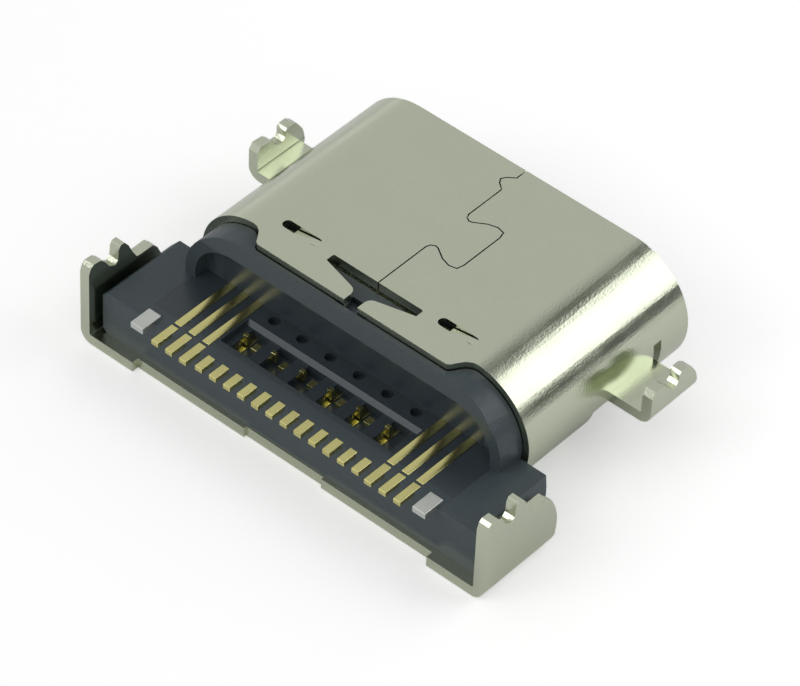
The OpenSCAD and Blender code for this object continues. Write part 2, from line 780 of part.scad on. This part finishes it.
// The hollow in the collar behind the mouth of the cut-out
module mouth_hollow() {
    span([-lobe_y, -fit_gap - eps, mid_z + pocket_r + sheet_t / 2], [lobe_y, lobe_y, shell_h]);
}

// The pocket in the collar, above the block
module pocket() {
    difference() {
        stadium(2 * pocket_x, 2 * pocket_r, -collar_back - eps, pocket_y);
        span([-shell_w, -1, -eps], [shell_w, 1, block_z]);
    }
}

// What takes the rear face of the collar back at the top
module lean_cut() {
    top = mid_z + collar_r;
    along_x(-shell_w / 2, shell_w / 2)
        polygon([[-collar_back - eps, top - 0.42], [-collar_back - eps, top + eps],
            [-collar_back + collar_lean, top + eps], [-collar_back, top - 0.42]]);
}

// The housing: the block and the collar, moulded round the carrier
module housing() {
    color("#333d47")
        difference() {
            union() {
                block();
                collar();
            }
            pocket();
            mouth_hollow();
            lean_cut();
            carrier_body();
            held_metal();
            span([-shell_w, -block_back - eps, -eps], [shell_w, wall_y, sheet_t]);
        }
}

// ---- The socket ----

shell();
housing();
contact_carrier();
mid_plate();
upper_ground_pad();
lower_ground_pad();
for (n = [2, 3, 4, 9, 10, 11])
    strip_contact(n);
for (n = [5, 6, 7, 8])
    window_contact(n);
for (n = [1, 12])
    ground_contact(n, true);
for (n = [2, 3, 5, 6, 7, 8, 10, 11])
    deep_contact(n);
for (n = [4, 9])
    power_contact(n);
for (n = [1, 12])
    ground_contact(n, false);
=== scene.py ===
# ---- Studio ----
# The socket lies on its flat underside on a pale table in soft white light.
# The camera looks down on the solder side from behind the tails and from the +X side.
import math

import bmesh
import bpy
from mathutils import Matrix, Vector


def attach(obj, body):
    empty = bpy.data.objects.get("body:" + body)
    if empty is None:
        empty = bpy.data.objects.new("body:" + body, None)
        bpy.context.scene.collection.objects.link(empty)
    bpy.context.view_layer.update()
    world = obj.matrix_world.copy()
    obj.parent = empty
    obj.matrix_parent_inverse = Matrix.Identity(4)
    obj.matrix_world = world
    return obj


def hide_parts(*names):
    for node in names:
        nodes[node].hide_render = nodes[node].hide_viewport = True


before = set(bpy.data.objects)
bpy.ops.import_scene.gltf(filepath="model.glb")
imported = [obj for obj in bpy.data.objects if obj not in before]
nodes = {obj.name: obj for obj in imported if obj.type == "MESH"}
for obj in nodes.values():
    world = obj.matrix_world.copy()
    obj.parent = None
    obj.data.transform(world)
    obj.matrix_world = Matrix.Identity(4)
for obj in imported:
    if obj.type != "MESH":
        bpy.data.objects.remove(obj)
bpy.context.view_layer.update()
mm = 0.001
scene = bpy.context.scene
scene.view_settings.view_transform = "Standard"

# The camera: turned and raised from straight behind the tails, and tilted about its own axis, in radians
camera_turn = 0.685
camera_height = 0.768
camera_tilt = 0.05
camera_place = (46.06, -54.76, 71.15)
camera_lens = 222.5
back = Vector((math.sin(camera_turn) * math.cos(camera_height),
               -math.cos(camera_turn) * math.cos(camera_height), math.sin(camera_height)))
level = Vector((math.cos(camera_turn), math.sin(camera_turn), 0))
rise = back.cross(level)
right = level * math.cos(camera_tilt) + rise * math.sin(camera_tilt)
upright = rise * math.cos(camera_tilt) - level * math.sin(camera_tilt)
camera_data = bpy.data.cameras.new("camera")
camera_data.sensor_width = 36
camera_data.lens = camera_lens
camera_data.clip_start = 0.001
camera_data.clip_end = 10
camera = bpy.data.objects.new("camera", camera_data)
camera.matrix_world = Matrix.Translation(Vector(camera_place) * mm) @ \
    Matrix((right, upright, back)).transposed().to_4x4()
scene.collection.objects.link(camera)
scene.camera = camera


def soft_box(name, place, size, watts):
    """A flat lamp at place, in millimetres, turned to face the origin."""
    data = bpy.data.lights.new(name, "AREA")
    data.shape = "RECTANGLE"
    data.size, data.size_y = size[0] * mm, size[1] * mm
    data.energy = watts
    lamp = bpy.data.objects.new(name, data)
    aim = -Vector(place).normalized()
    lamp.matrix_world = Matrix.Translation(Vector(place) * mm) @ \
        aim.to_track_quat("-Z", "Y").to_matrix().to_4x4()
    scene.collection.objects.link(lamp)


key_way = Vector((0.49, 0.63, 0.60)).normalized()
key_distance = 70
soft_box("key_lamp", key_way * key_distance, (60, 46), 0.0165)
soft_box("fill_lamp", (-30, -65, 60), (44, 44), 0.011)

# The room: brighter walls low down, a plain grey ceiling, and a dark surround of the key lamp
wall_strength = 0.78
ceiling_strength = 0.62
surround_strength = 0.12
world = bpy.data.worlds.new("white_room")
scene.world = world
world.use_nodes = True
links = world.node_tree.links
tree = world.node_tree.nodes
tree.clear()
path = tree.new("ShaderNodeLightPath")
seen = tree.new("ShaderNodeBackground")
seen.inputs["Color"].default_value = (1, 1, 1, 1)
seen.inputs["Strength"].default_value = 1.0
lit = tree.new("ShaderNodeBackground")
lit.inputs["Color"].default_value = (1, 1, 1, 1)
way = tree.new("ShaderNodeTexCoord")
split = tree.new("ShaderNodeSeparateXYZ")
links.new(way.outputs["Generated"], split.inputs["Vector"])
height = tree.new("ShaderNodeMapRange")
height.interpolation_type = "SMOOTHSTEP"
height.inputs["From Min"].default_value = 0.05
height.inputs["From Max"].default_value = 0.35
height.inputs["To Min"].default_value = wall_strength
height.inputs["To Max"].default_value = ceiling_strength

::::

> [PROMPT] Repeat, unchanged, every line from the one that contains "---- The socket" to the one that contains "bpy.data.objects.remove(obj)", including both, and no other line.

> [WRITTEN ANSWER]
// ---- The socket ----

shell();
housing();
contact_carrier();
mid_plate();
upper_ground_pad();
lower_ground_pad();
for (n = [2, 3, 4, 9, 10, 11])
    strip_contact(n);
for (n = [5, 6, 7, 8])
    window_contact(n);
for (n = [1, 12])
    ground_contact(n, true);
for (n = [2, 3, 5, 6, 7, 8, 10, 11])
    deep_contact(n);
for (n = [4, 9])
    power_contact(n);
for (n = [1, 12])
    ground_contact(n, false);
=== scene.py ===
# ---- Studio ----
# The socket lies on its flat underside on a pale table in soft white light.
# The camera looks down on the solder side from behind the tails and from the +X side.
import math

import bmesh
import bpy
from mathutils import Matrix, Vector


def attach(obj, body):
    empty = bpy.data.objects.get("body:" + body)
    if empty is None:
        empty = bpy.data.objects.new("body:" + body, None)
        bpy.context.scene.collection.objects.link(empty)
    bpy.context.view_layer.update()
    world = obj.matrix_world.copy()
    obj.parent = empty
    obj.matrix_parent_inverse = Matrix.Identity(4)
    obj.matrix_world = world
    return obj


def hide_parts(*names):
    for node in names:
        nodes[node].hide_render = nodes[node].hide_viewport = True


before = set(bpy.data.objects)
bpy.ops.import_scene.gltf(filepath="model.glb")
imported = [obj for obj in bpy.data.objects if obj not in before]
nodes = {obj.name: obj for obj in imported if obj.type == "MESH"}
for obj in nodes.values():
    world = obj.matrix_world.copy()
    obj.parent = None
    obj.data.transform(world)
    obj.matrix_world = Matrix.Identity(4)
for obj in imported:
    if obj.type != "MESH":
        bpy.data.objects.remove(obj)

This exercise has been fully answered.